1- BACCHUS DE L'ENFANCE À L'ADOLESCENCE

JUPITER [Zeus] était un dieu redoutable, capable de déchaîner d'épouvantables orages. Son épouse JUNON [Héra], fille de Saturne (Saturnia), supportait mal les nombreuses infidélités de son mari. Lorsqu'elle apprit qu'une mortelle, SÉMÉLÉ, fille de Cadmos, était enceinte de lui, elle décida de se venger et de l'envoyer dans l'Enfer.
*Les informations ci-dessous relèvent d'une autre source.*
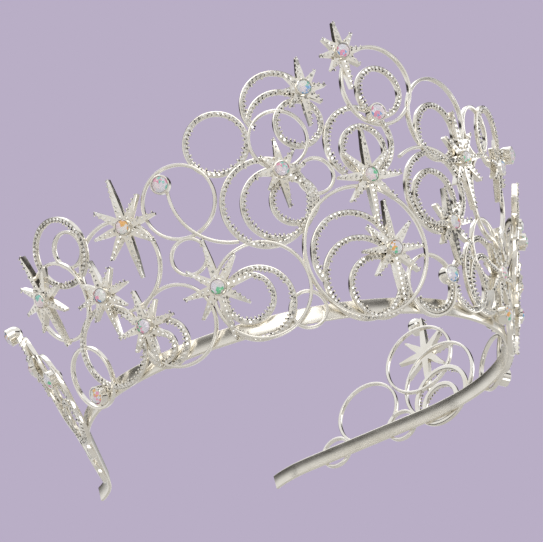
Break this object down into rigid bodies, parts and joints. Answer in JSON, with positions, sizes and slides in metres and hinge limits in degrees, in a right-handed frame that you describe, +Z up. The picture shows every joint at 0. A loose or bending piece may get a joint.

Junon savait que Jupiter avait fait, imprudemment, le serment d'accorder à sa maîtresse tout ce qu'elle lui demanderait. Elle prit donc l'apparence de la vieille nourrice de Sémélé et elle lui suggéra de demander à son amant de se montrer à elle dans toute sa puissance. Lié par son serment, Jupiter, en présence de sa maîtresse, déchaîna un orage terrible que Sémélé ne put supporter. Voyant qu'elle allait mourir, le dieu s'empressa d'arracher l'enfant du sein de sa mère et, comme ii n'était pas encore viable ("imperfectus") il le cousit dans sa cuisse ("la cuisse de Jupiter"!). Lorsque vint le terme, il en sortit un bébé bien formé et bien vivant, qu'on appela Dionysos [Bacchus].

Ovide raconte ce qu'il advint ensuite de l'enfant, qu'il fallut soustraire à la vengeance de Junon: le bébé au berceau fut d'abord confié à Ino, soeur de Sémélé (toutes deux filles de Cadmos), donc la tante maternelle (matertera) de Bacchus (elle avait épousé, en Béotie, le roi Athamas). Athamas et Ino ont été ensuite cruellement punis par Héra qui leur a fait perdre la raison: dans sa démence, Athamas a pris les enfants d'Ino pour des lionceaux, et les a écrasés contre une muraille.

Puis Dionysos fut confié aux nymphes de Nysa, qui l'allaitèrent.


Mais le peintre Bachelier a imaginé que Bacchus enfant ne fut pas nourri que de lait !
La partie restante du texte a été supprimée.